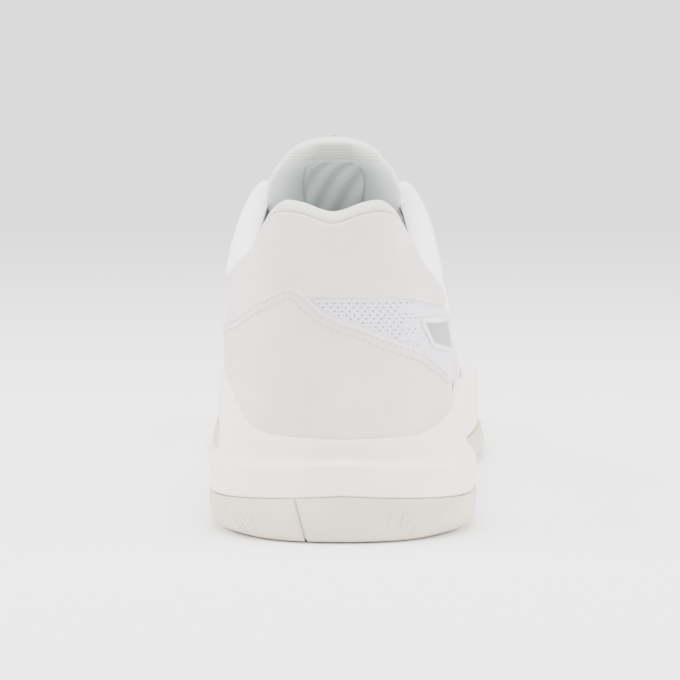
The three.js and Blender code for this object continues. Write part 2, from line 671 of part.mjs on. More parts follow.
function tonguePoint(t, across, depth) {
  const step = 0.01;
  const back = Math.max(t - step, 0);
  const front = Math.min(t + step, 1);
  const rise = new THREE.Vector2(tongueAlong(front) - tongueAlong(back),
    tongueHeight(front) - tongueHeight(back)).normalize();
  const lean = THREE.MathUtils.lerp(-2.4, -2.8, t);
  const sink = tongueArch(t) * across * across + depth;
  return new THREE.Vector3(lean + tongueHalf(t) * across,
    tongueAlong(t) - rise.y * sink, tongueHeight(t) + rise.x * sink);
}

function tongueBody(start, end, steps) {
  const columns = 8;
  const sheet = share => range(steps).map(a => {
    const t = THREE.MathUtils.lerp(start, end, a);
    return range(columns).map(b => {
      const across = 2 * b - 1;
      const edge = Math.sqrt(1 - 0.86 * across ** 4);
      const full = tongueFull(t);
      const middle = full / 2;
      return tonguePoint(t, across, middle + (share - 0.5) * full * edge);
    });
  });
  return shell(sheet(0), sheet(1));
}

// The tongue is cut across at the fold, with room below the cut for the tip to tip both ways.
const foldForward = THREE.MathUtils.degToRad(27);
const foldRearSlope = 0.35;

function tonguePieces() {
  const whole = solid(tongueBody(0, 1, 20));
  const reach = 60;
  const fold = (y, z) => [tongueFoldY + y, tongueFoldZ + z];
  const below = sideBlock([fold(-reach, -80), fold(110, -80),
    fold(reach, -reach * Math.tan(foldForward) - gap), fold(0, -gap),
    fold(-reach, -reach * foldRearSlope - gap)]);
  const above = sideBlock([fold(-reach, 0), fold(0, 0), fold(reach, 0), fold(reach, 60),
    fold(-reach, 60)]);
  add('tongue_base', geometryOf(whole.intersect(below)), 'mesh');
  add('tongue_top', geometryOf(whole.intersect(above)), 'mesh');
}

// Lace: one cord that zigzags up the eyelets in straight bars, its ends tucked inside.
const laceOver = overlayTo + laceRadius + 0.55;
const laceUnder = -shellThickness - laceRadius - 0.7;
const laceTurn = 2.8;

function laceRoute() {
  const route = [];
  const last = eyeletStations.length - 1;
  const place = (side, s, v, lift) => skin(side * s, v, lift);
  eyeletStations.forEach((s, row) => {
    const entry = row % 2 === 0 ? -1 : 1;
    const before = row === 0 ? s : THREE.MathUtils.lerp(s, eyeletStations[row - 1], 0.15);
    const after = row === last ? s : THREE.MathUtils.lerp(s, eyeletStations[row + 1], 0.15);
    if (row === 0) {
      route.push(place(entry, 0.55, 0.82, laceUnder - 2));
      route.push(place(entry, 0.532, 0.875, laceUnder - 2));
    } else route.push(place(entry, before, eyeletV, laceUnder));
    for (const side of [entry, -entry]) {
      const hole = place(side, s, eyeletV, 1);
      const holeLow = place(side, s, eyeletV, -shellThickness);
      const edge = topEdge(side * s);
      const n = skinNormal(side * s, eyeletV);
      const inward = edge.clone().sub(hole).normalize();
      const over = hole.clone().addScaledVector(n, laceOver - 1)
        .addScaledVector(inward, laceTurn);
      const rim = edge.clone().addScaledVector(n, laceOver);
      if (side === entry) {
        route.push(holeLow, hole, over, rim);
        const middle = topEdge(s);
        const crown = new THREE.Vector3(topLean(s), middle.y + 2, middle.z + 5.4);
        route.push(crown);
      } else route.push(rim, over, hole, holeLow);
    }
    if (row === last) {
      route.push(place(-entry, 0.64, 0.84, laceUnder), place(-entry, 0.615, 0.8, laceUnder));
    } else route.push(place(-entry, after, eyeletV, laceUnder));
  });
  return route;
}

function lacePieces() {
  const route = laceRoute();
  const path = new THREE.CatmullRomCurve3(route, false, 'centripetal');
  path.getUtoTmapping = u => u;
  const ring = new THREE.Shape();
  ring.absarc(0, 0, laceRadius, 0, 2 * Math.PI);
  const settings = { steps: route.length - 1, curveSegments: 4, extrudePath: path,
    bevelEnabled: false };
  add('lace', new THREE.ExtrudeGeometry(ring, settings), 'lace');
  const ends = [[route[0], route[1]], [route.at(-1), route.at(-2)]];
  ends.forEach(([tip, before], i) => {
    const along = tip.clone().sub(before).normalize();
    const aglet = new THREE.CylinderGeometry(1.3, 1.3, 12, 8);
    const turn = new THREE.Quaternion().setFromUnitVectors(new THREE.Vector3(0, 1, 0), along);
    const place = tip.clone().addScaledVector(along, 6 + gap);
    aglet.applyQuaternion(turn).translate(place.x, place.y, place.z);
    add(['aglet_start', 'aglet_end'][i], aglet, 'plate');
  });
}

outsolePieces();
midsolePieces();
bedPieces();
upperPieces();
rearOverlays();
sideOverlays();
windowPieces();
toePieces();
heelInterior();
collarRim();
tonguePieces();
lacePieces();

export default shoe;
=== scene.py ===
import math
import bmesh
import bpy
import numpy as np
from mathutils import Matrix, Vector


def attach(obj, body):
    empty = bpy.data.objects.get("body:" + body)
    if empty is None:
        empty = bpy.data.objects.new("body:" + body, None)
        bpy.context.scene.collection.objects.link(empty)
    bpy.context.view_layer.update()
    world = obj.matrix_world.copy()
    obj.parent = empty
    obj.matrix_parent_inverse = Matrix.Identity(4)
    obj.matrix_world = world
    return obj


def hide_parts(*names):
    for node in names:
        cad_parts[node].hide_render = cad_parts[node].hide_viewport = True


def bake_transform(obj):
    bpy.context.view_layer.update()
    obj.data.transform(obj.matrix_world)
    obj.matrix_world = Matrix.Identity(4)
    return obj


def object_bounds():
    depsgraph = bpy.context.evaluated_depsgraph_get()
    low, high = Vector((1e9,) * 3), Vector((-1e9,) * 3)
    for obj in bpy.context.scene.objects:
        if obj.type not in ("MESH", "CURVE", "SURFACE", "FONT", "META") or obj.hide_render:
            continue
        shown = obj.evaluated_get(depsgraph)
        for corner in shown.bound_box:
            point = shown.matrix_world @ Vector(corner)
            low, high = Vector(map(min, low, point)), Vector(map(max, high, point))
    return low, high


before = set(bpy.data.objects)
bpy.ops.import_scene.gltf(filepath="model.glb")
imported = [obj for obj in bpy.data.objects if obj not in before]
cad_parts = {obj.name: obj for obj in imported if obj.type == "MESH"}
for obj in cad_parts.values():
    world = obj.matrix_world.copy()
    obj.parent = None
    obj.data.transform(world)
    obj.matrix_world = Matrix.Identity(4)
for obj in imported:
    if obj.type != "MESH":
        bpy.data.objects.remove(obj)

print("court shoe: frame loaded")
cadLow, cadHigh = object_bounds()

# measures of the shoe in millimetres; points are counted from the back of the heel and
# toFrame puts them in the frame
shoe = {
    "length": (cadHigh.y - cadLow.y) * 1000,
    "heelX": -2.6,
    "throat": 0.69,
    "ridgeFall": 0.22,
    "shell": 1.6,
}
mm = 0.001
heelPlace = np.array([shoe["heelX"], cadLow.y * 1000, 0.0])


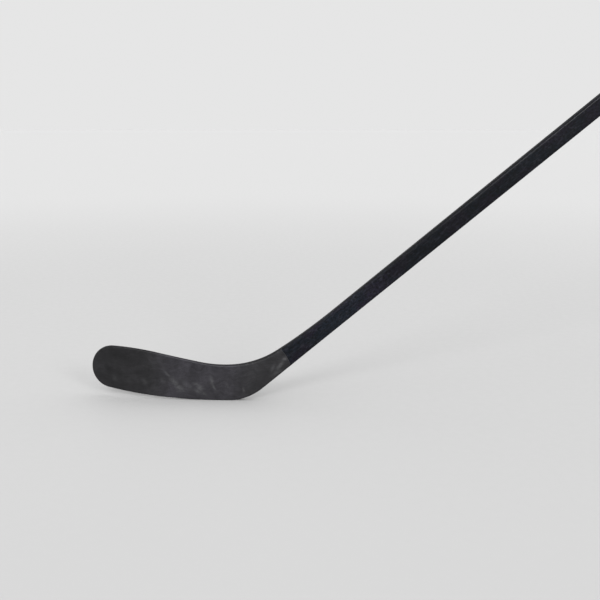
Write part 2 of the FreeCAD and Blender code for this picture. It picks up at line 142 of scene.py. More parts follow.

• _Problem description_:
Show all lines from the listing above in which "follow" appears.

• _Solution to this problem_:
The three.js and Blender code for this object continues. Write part 2, from line 671 of part.mjs on. More parts follow.
Write part 2 of the FreeCAD and Blender code for this picture. It picks up at line 142 of scene.py. More parts follow.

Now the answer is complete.